We took a walk to my secret spot to talk things through. I looked him in the eyes to talk about words that I could barely think, let alone say.
“You told me last night that you weren't over me.”
“Yeah, that's true,” he was frustratingly succinct when I was uncomfortable. I could never tell if it was by accident or intention.
“You know that I can't,” I said. In my head I pushed his hair back from the wind, but in reality I tugged on mine to stifle the urge.
“I know that,” he said. “I leave for Italy in two weeks.”
I asked if he would go back home first, as my heart broke knowing his answer. He nodded.
“I think we should distance ourselves for a while,” I somehow made my mouth say, as my head was repeating over and again how much I needed him in my life. He nodded again and looked away from me into the windy trees.
I let myself give in and grabbed his hand with both of mine.
“Rhett, you know how much I love you,” I said. I was relieved and yet felt a pull at my heart when he turned his eyes back to mine. “I don't want us to change.”

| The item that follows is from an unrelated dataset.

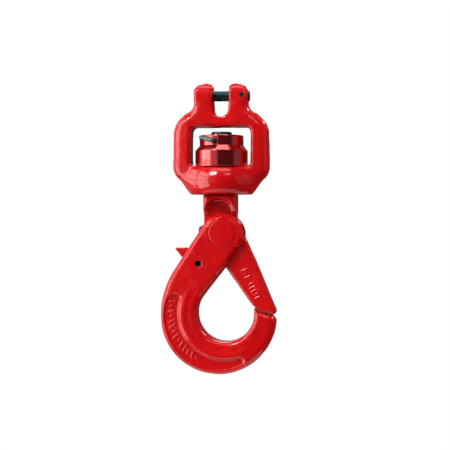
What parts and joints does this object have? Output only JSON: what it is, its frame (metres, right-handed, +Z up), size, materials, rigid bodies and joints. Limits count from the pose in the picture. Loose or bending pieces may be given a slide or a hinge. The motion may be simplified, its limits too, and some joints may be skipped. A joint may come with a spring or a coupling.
{
  "type": "swivel hook",
  "caption": "Clevis swivel hook with a self-locking jaw: yoke, turning shank, hinged bowl and thumb trigger for lifting chain.",
  "frame": {"origin": "centre of the clevis pin, midway between the two ears", "axes": "+Z up along the swivel axis, +X towards the arm side along the clevis pin, -Y towards the front"},
  "size_m": [0.1006, 0.057, 0.2534],
  "materials": {
    "red_enamel": "gloss",
    "black_oxide": "satin",
    "zinc": "satin",
    "spring_steel": "satin",
    "bearing_steel": "polished",
    "brass_cage": "satin",
    "seal_rubber": "matte"
  },
  "bodies": {
    "yoke": {"yoke": "red_enamel", "clevis_pin": "black_oxide", "clevis_keeper_pin": "black_oxide", "bearing_lower_race": "bearing_steel"},
    "ball_cage": {"bearing_balls": "bearing_steel", "bearing_cage": "brass_cage"},
    "shank": {"shank_arm": "red_enamel", "swivel_nut": "red_enamel", "nut_split_pin": "zinc", "bearing_upper_race": "bearing_steel", "bearing_dust_seal": "seal_rubber"},
    "hook": {"hook_body": "red_enamel", "load_pin": "red_enamel", "trigger_pin": "black_oxide", "trigger_spring": "spring_steel"},
    "trigger": {"trigger": "red_enamel"}
  },
  "joints": [
    {"name": "swivel", "type": "hinge", "parent": "yoke", "child": "shank", "pos_m": [0, 0, -0.0572], "axis": [0, 0, 1], "continuous": true},
    {"name": "bearing_orbit", "type": "hinge", "parent": "yoke", "child": "ball_cage", "pos_m": [0, 0, -0.0572], "axis": [0, 0, 1], "continuous": true},
    {"name": "hook_open", "type": "hinge", "parent": "shank", "child": "hook", "pos_m": [0.0015, 0, -0.1184], "axis": [0, 1, 0], "range_deg": [0, 45]},
    {"name": "trigger_press", "type": "hinge", "parent": "hook", "child": "trigger", "pos_m": [-0.0188, 0, -0.1452], "axis": [0, -1, 0], "range_deg": [0, 27], "stiffness_Nm_per_rad": 0.1, "springref_deg": -17.19, "deforming": ["trigger_spring"]}
  ],
  "couplings": [
    {"joint": "bearing_orbit", "follows": "swivel", "ratio": 0.5},
    {"joint": "trigger_press", "follows": "hook_open", "ratio": 0.6}
  ]
}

“We won't,” he smiled. I smiled too, knowing we were both lying. We started to talk about his time away and my summer at home. We walked back to my car and he gave me one last hug. This was another great hug, as any other from him, but it was much longer.
Maybe we both knew something bigger was leaving than just us for the summer. I made myself pull away from him. He pulled me back and I wasn't sorry. He held me until I finally pushed myself away from him. I reached up and pushed his hair back as I had wanted to before. I looked into his eyes and left.
One day, a few weeks into college, I was desperate for a taste of home. I grabbed a friend and we hopped onto the Metro to get to two more friends. She was meeting hers at his dorm, and my friend, Anthony, was meeting us when we got off the train.
We stood outside the station for a few minutes before I heard my name called out from the dusk.
“Anthony?” I yelled back. In a moment I could see him clearly and I ran in my heels, a risky move made worthy by the great hug I got when I got to him -- a pick-me-up, spin-me-around kind of hug.
He put his arm around me and the three of us made our way to his apartment, where my friend took off to find her friend. We were to meet up in a few hours to go to a club.
In the meantime, Anthony and I caught up and had a few drinks. I was a baby freshman who never drank, so I had one drink and he had a few, but a happy buzz encased us nonetheless.
We met back up with my friend and headed out in a group of seriously cute boys and fun girls while Anthony protectively held my hand. I assumed it was to keep an eye on me and my buzz as he knew what a lightweight I was.
An hour or so later, I found out I was wrong. Anthony and I had only danced with each other and his hands on my back and hips felt better than they should have for just a friend. It was different than I ever felt with Rhett.
I leaned back to look at him to make a face, something to cut the tension so maybe I could go dance with someone else and stop feeling intense chemistry with my friend. I never had a chance, though, because he kissed me.
The kiss -- it is embarrassing to me to say now -- was incredible. So incredible that it lasted a while before we pulled back, and he held my face in his hands as we laughed and smiled at this discovery. Then he kissed me again.
I thought it was the start of something, or at least something that meant more than a meaningless kiss between friends. But after I got back to my own campus, and I heard nothing from him more than the usual "Hey, what's up?"
I wasn't special to him; we were in college and that's the way things go sometimes. Not every magical moment is the beginning of a magical story.
Ah, there you have the tales of two friend zonings, done by me and to me. I thought I had done all I could to show Rhett how much he mattered to me, but maybe Anthony had the right idea to just ignore things.
I never know what to make of things when people demonize friend zoners versus friend zonees. There is nothing more beautiful or damning than an unrequited love. If the answer is that admitting to love is going to burn down your friendship and leave it as a pile of ashes, I say who can blame those who make the call to keep the house standing?
It just hurts when it wasn't your choice to make.